Trying to Help Someone Quit:
If you know someone who's trying to quit and having a hard time be very, very careful about how you support them, especially if you've never smoked. Don't try to bribe them with rewards if they quit; they're fleeting. Find out the reasons they're quitting if you can. Remind them (GENTLY) if they start to flag. I can't stress enough how easy it is push too hard; err on the side of being a comfort and a support rather than nagging them.

Your best bet is to just distract them from it, keep them occupied, do things, but try to do things that don't involve being around smokers. In fact, don't try. MAKE SURE. Don't invite that other friend who still smokes. Don't go places where people are likely to be smoking, or smoking outside (bars, bowling alleys). If there's no other options, rent a movie and stay home!

Do special things or different things than you would usually do where the person would normally have a routine that involves having a cigarette (For example; going to a movie? I would invariably have a cigarette directly before going into the theater.) Plan something else to fill some kind of intermission or break. A snack to fill a few minutes is a great idea.

Above all, don't push too hard, and don't be too dissapointed if they fail. Nothing made me want a cigarette like knowing people are dissapointed in me. This is part of why I didn't tell anyone I was quitting. Just be ready to help them when they try again. It's very likely that they will try again.

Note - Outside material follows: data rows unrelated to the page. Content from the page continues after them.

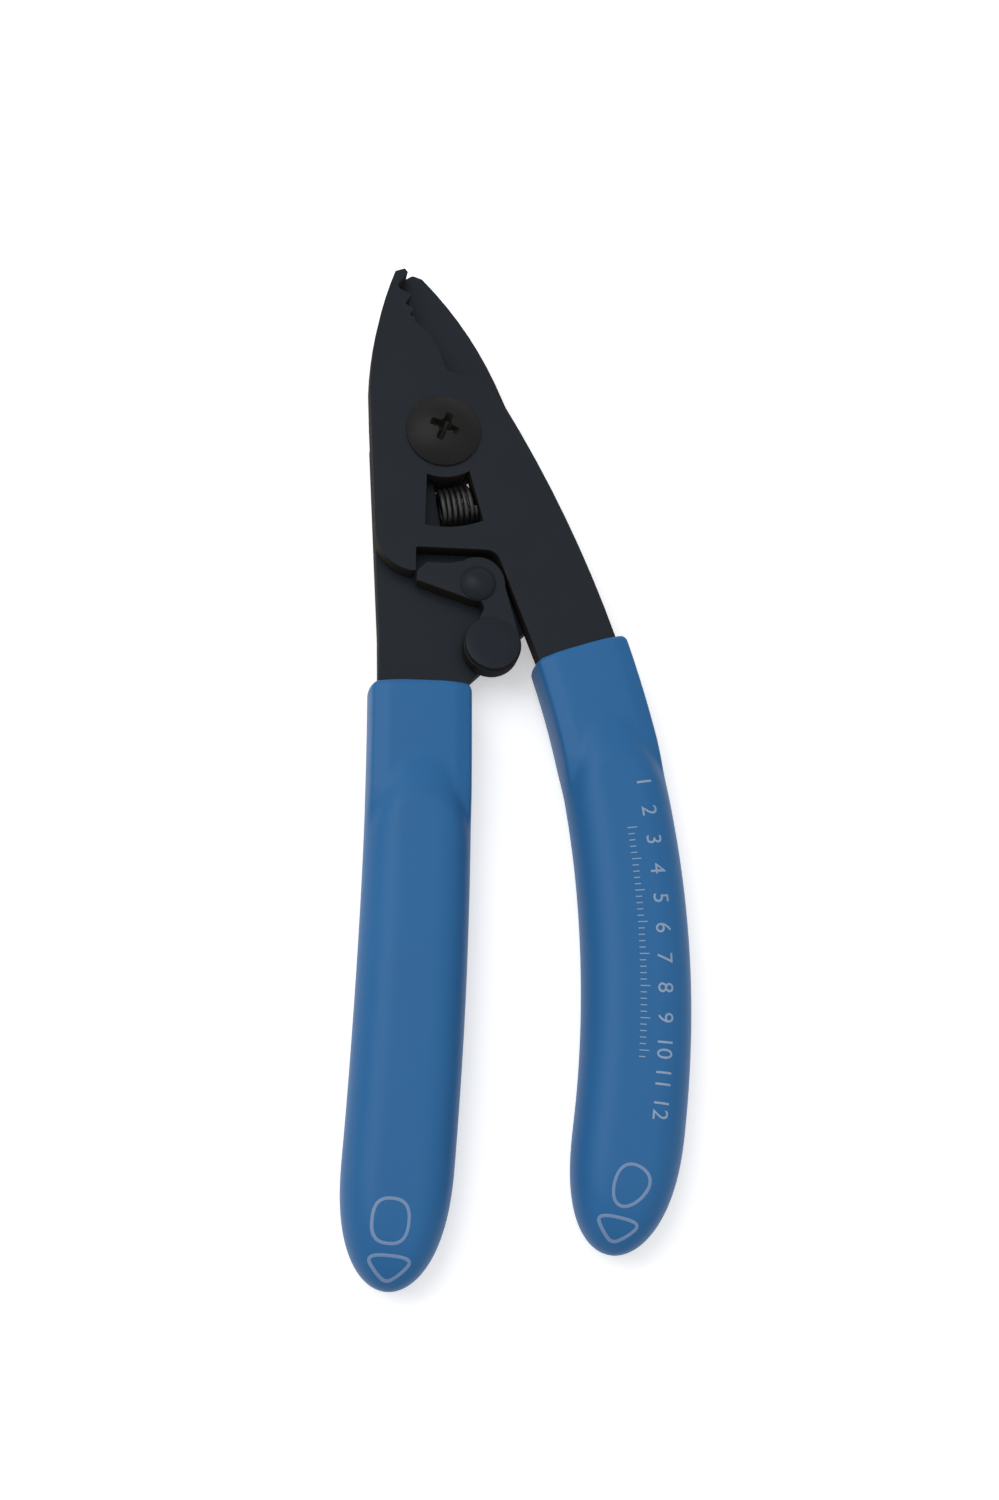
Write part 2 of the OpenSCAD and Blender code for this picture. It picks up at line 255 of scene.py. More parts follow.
@dataclass(frozen=True)
class BlackOxide:
    """Satin black-oxide steel, a little mottled, with rougher cut walls whose browner, darker
    colour is painted shade and painted reflection.
    """

    name: str = "black_oxide"
    dark: Colour = (0.0112, 0.0140, 0.0190)
    light: Colour = (0.0160, 0.0200, 0.0265)
    wall_shade: Colour = (0.0120, 0.0098, 0.0085)
    rough: float = 0.38
    # Colour of faces that turn away from straight up: painted shade and painted brown reflection
    patch_rough: float = 0.12
    wall_rough: float = 0.4
    specular: float = 0.08
    patch_cells: float = 90.0
    patch_detail: float = 4.0
    grain_cells: float = 2600.0
    grain_share: float = 0.25
    grain_depth: float = 0.00002
    grain_strength: float = 0.5
    wall_edge: float = 1.6

    def build(self) -> bpy.types.Material:
        """Makes the steel's shader.

        Returns:
            The material.
        """
        graph = Graph(bpy.data.materials.new(self.name))
        patches = graph.noise(self.patch_cells, self.patch_detail)
        grain = graph.noise(self.grain_cells, PLAIN_DETAIL)
        mottle = patches * (1.0 - self.grain_share) + grain * self.grain_share
        facing = graph.node("ShaderNodeTexCoord", output="Normal")
        upright = graph.node("ShaderNodeSeparateXYZ", {}, {0: facing}, "Z")
        # Mask of the walls: they get the painted shade colour and more roughness
        wall_shade = (1.0 - upright * upright * self.wall_edge).clamp()
        flat = graph.mix(mottle, self.dark, self.light)
        least = self.rough - self.patch_rough / 2
        rough = least + patches * self.patch_rough + wall_shade * self.wall_rough
        return graph.finish({
            "Base Color": graph.mix(wall_shade, flat, self.wall_shade),
            "Roughness": rough.clamp(LEAST_ROUGH),
            "Specular IOR Level": self.specular,
            "Normal": graph.bump(grain, self.grain_depth, self.grain_strength)})


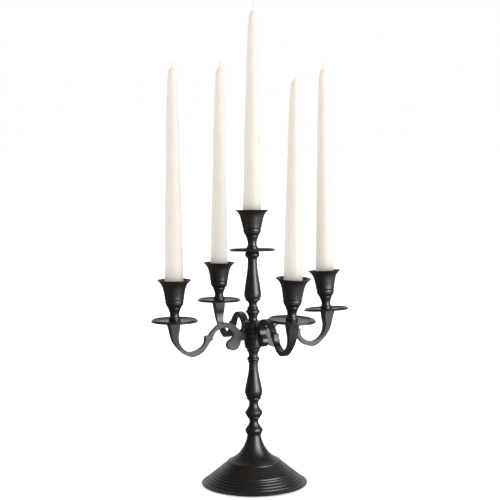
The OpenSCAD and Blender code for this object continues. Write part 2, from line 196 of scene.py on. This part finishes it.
def felt():
    """Black wool felt: matted fibres with a soft nap."""
    mat, tree, shader, add = new_material("felt")
    place = add("ShaderNodeTexCoord").outputs["Object"]
    matted = add("ShaderNodeTexNoise", {"Vector": place}, Scale=260.0, Detail=6.0, Roughness=0.7)
    fibre = add(
        "ShaderNodeTexNoise",
        {"Vector": place},
        Scale=1400.0,
        Detail=4.0,
        Roughness=0.7,
        Distortion=2.5,
    )
    tone = ramp(
        add, matted.outputs["Fac"], [(0.3, (0.010, 0.010, 0.011)), (0.7, (0.030, 0.029, 0.030))]
    )
    tree.links.new(tone, shader.inputs["Base Color"])
    nap = total(add, matted, fibre)
    bump = add("ShaderNodeBump", {"Height": nap}, Strength=0.7, Distance=0.0005)
    tree.links.new(bump.outputs["Normal"], shader.inputs["Normal"])
    shader.inputs["Roughness"].default_value = 0.95
    shader.inputs["Sheen Weight"].default_value = 0.35
    shader.inputs["Sheen Roughness"].default_value = 0.5
    return mat


def wax():
    """Ivory candle wax: translucent, with faint clouding and a soft, hand-dipped skin."""
    mat, tree, shader, add = new_material("ivory_wax")
    place = add("ShaderNodeTexCoord").outputs["Object"]
    cloud = add("ShaderNodeTexNoise", {"Vector": place}, Scale=55.0, Detail=4.0, Roughness=0.55)
    drawn = add("ShaderNodeMapping", {"Vector": place}, Scale=(1.0, 1.0, 0.12))
    streak = add(
        "ShaderNodeTexNoise",
        {"Vector": drawn.outputs["Vector"]},
        Scale=320.0,
        Detail=4.0,
        Roughness=0.6,
    )
    pore = add("ShaderNodeTexNoise", {"Vector": place}, Scale=1600.0, Detail=3.0, Roughness=0.6)
    tone = ramp(
        add,
        span(add, total(add, cloud, streak), 0.0, 1.0, 0.7, 1.3),
        [(0.0, (0.858, 0.806, 0.744)), (1.0, (0.892, 0.852, 0.800))],
    )
    tree.links.new(tone, shader.inputs["Base Color"])
    rough = span(add, streak.outputs["Fac"], 0.36, 0.52, 0.3, 0.7)
    tree.links.new(rough, shader.inputs["Roughness"])
    soft = add("ShaderNodeBump", {"Height": cloud.outputs["Fac"]}, Strength=0.12, Distance=0.0006)
    drag = add(
        "ShaderNodeBump",
        {"Height": streak.outputs["Fac"], "Normal": soft.outputs["Normal"]},
        Strength=0.10,
        Distance=0.0003,
    )
    skin = add(
        "ShaderNodeBump",
        {"Height": pore.outputs["Fac"], "Normal": drag.outputs["Normal"]},
        Strength=0.08,
        Distance=0.0001,
    )
    tree.links.new(skin.outputs["Normal"], shader.inputs["Normal"])
    shader.inputs["Subsurface Weight"].default_value = 0.55
    shader.inputs["Subsurface Radius"].default_value = (1.0, 0.72, 0.45)
    shader.inputs["Subsurface Scale"].default_value = 0.004
    shader.inputs["IOR"].default_value = 1.44
    shader.inputs["Specular IOR Level"].default_value = 0.2
    return mat


def cotton():
    """Waxed cotton of a braided wick."""
    mat, tree, shader, add = new_material("wick_cotton")
    place = add("ShaderNodeTexCoord").outputs["Object"]
    fibre = add(
        "ShaderNodeTexNoise",
        {"Vector": place},
        Scale=2600.0,
        Detail=4.0,
        Roughness=0.7,
        Distortion=1.5,
    )
    tone = ramp(add, fibre.outputs["Fac"], [(0.3, (0.80, 0.75, 0.66)), (0.7, (0.92, 0.89, 0.83))])
    tree.links.new(tone, shader.inputs["Base Color"])
    bump = add("ShaderNodeBump", {"Height": fibre.outputs["Fac"]}, Strength=0.5, Distance=0.0002)
    tree.links.new(bump.outputs["Normal"], shader.inputs["Normal"])
    shader.inputs["Roughness"].default_value = 0.8
    shader.inputs["Sheen Weight"].default_value = 0.2
    return mat


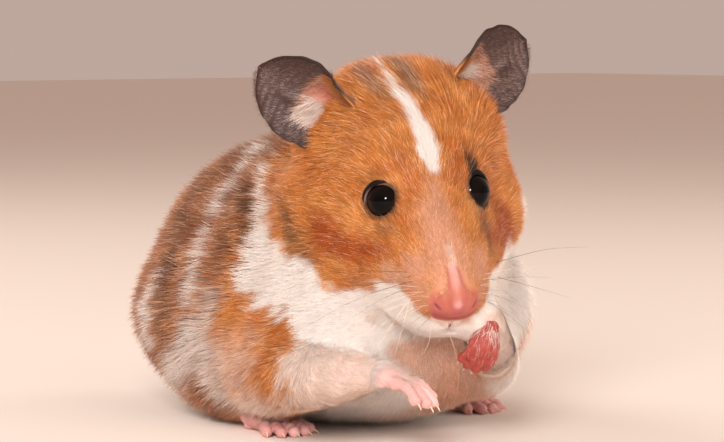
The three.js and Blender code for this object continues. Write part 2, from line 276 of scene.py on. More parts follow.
def dent(points, line, depth, width):  # a groove along a line: depth exp(-(distance / width)^2)
    return depth * np.exp(-((lineDistance(points, line) / width) ** 2))


def mirrorLine(line):  # the same line on the other side: x turned to -x
    return [(-x, y, z) for x, y, z in line]


def relief(points):  # how far the face's grooves press in
    local = toHead(points)
    near = farFrom(local, body["nose"]) < face["reach"][0]
    pressed = np.zeros(len(points))
    for line, depth, width in face["relief"]:
        for own in (line, mirrorLine(line)):
            pressed[near] += dent(local[near], own, depth, width)
    return pressed


def coatLevel(points):  # 0 on the coat's outside, with the face's grooves pressed in
    return fleshDistance(points) + relief(points)


skin = {
    "low": (-36, -60, -0.9),
    "high": (37, 58, 78),
    "step": 0.95,
    "rounds": 3,  # of evening out
    "finer": [((0, -13, -9), 14), ((0, -17.5, -11), 8.5)],  # middle and radius, in the head's frame
    "floorGap": 0.3,  # the belly's skin stops this far above the floor
}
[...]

If they do get mad at you, all you can do is explain why you're trying to help them quit; more than likely, it's simply that you want them to be around for as many years as possible. Don't take their anger personally. While it might sound like a cliche, in a very real way it's the nicotine talking. Back down, don't try to confront any anger at your trying to help. It's not an argument you can win, and any logic you try to bring won't matter.